What I see here is a nose heavy aircraft. This trim position has nothing to do with landing slow.
Nope, not nose heavy at all. In fact, due to the Catto prop, P-mags, lightweight starter, etc., the airplane is a little bit tail heavy, compared to the W&B's I've seen. Besides, with the RV's being nose heavy is a good thing as everything, including fuel burn, moves the CG aft.
Not unique to conventional aircraft. Nose wheel (more conventional than conventional) can also fly on....... iow... "just wheel it on by flying it lower and lower until the wheels touch."
True, but much easier with a conventional gear.
There is nothing wrong with flying the entire pattern at 5 knots above stall speed as long as you are not making everyone behind you extend and adjust their pattern....... I sure hope you are flying a tight pattern.
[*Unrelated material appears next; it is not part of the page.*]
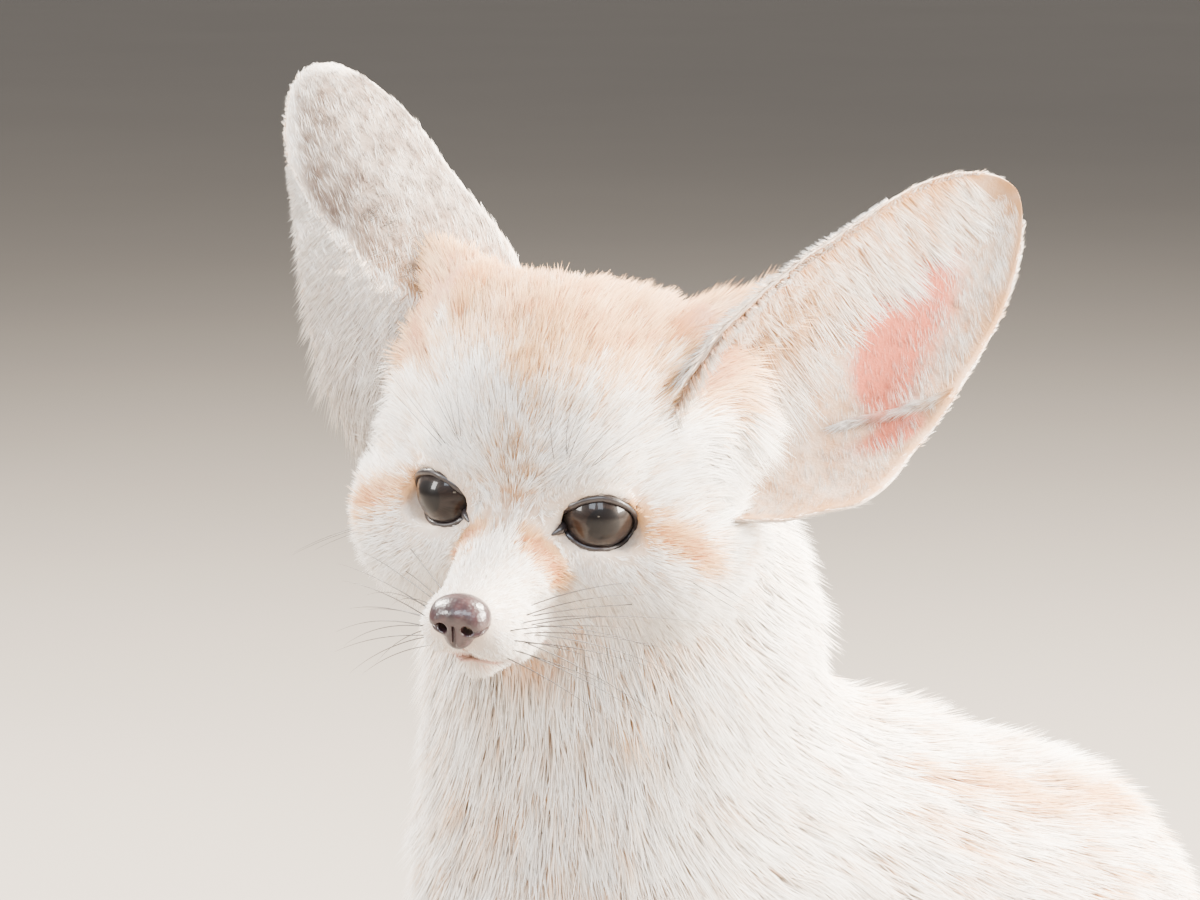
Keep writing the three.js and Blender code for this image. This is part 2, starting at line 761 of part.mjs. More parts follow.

Yep, I always fly a very tight pattern. One in which if the engine were to pack it in, I could make the runway.
If people are behind me, it is no different than if a Cub was landing or something else equally as slow. They are going to have to space it out.
Landing slow, is better on the tires and brakes, not to mention makes you adept at landing at short (1600') fields without worrying. (I have stunned the controllers at a local Delta airport by landing, stopping, retracting the flaps, resetting the trim, etc, and taking off again before the fixed distance markers on a no-wind day. It makes me wonder what I could do, if I had a CS prop up front.)
The point is, many -9(A) pilots I have spoken to tend to come in much faster than needed and float down the runway. Speed control is critical, more so with a -9(A) and a FP prop and flying slow approaches makes your landings much more consistent and predictable.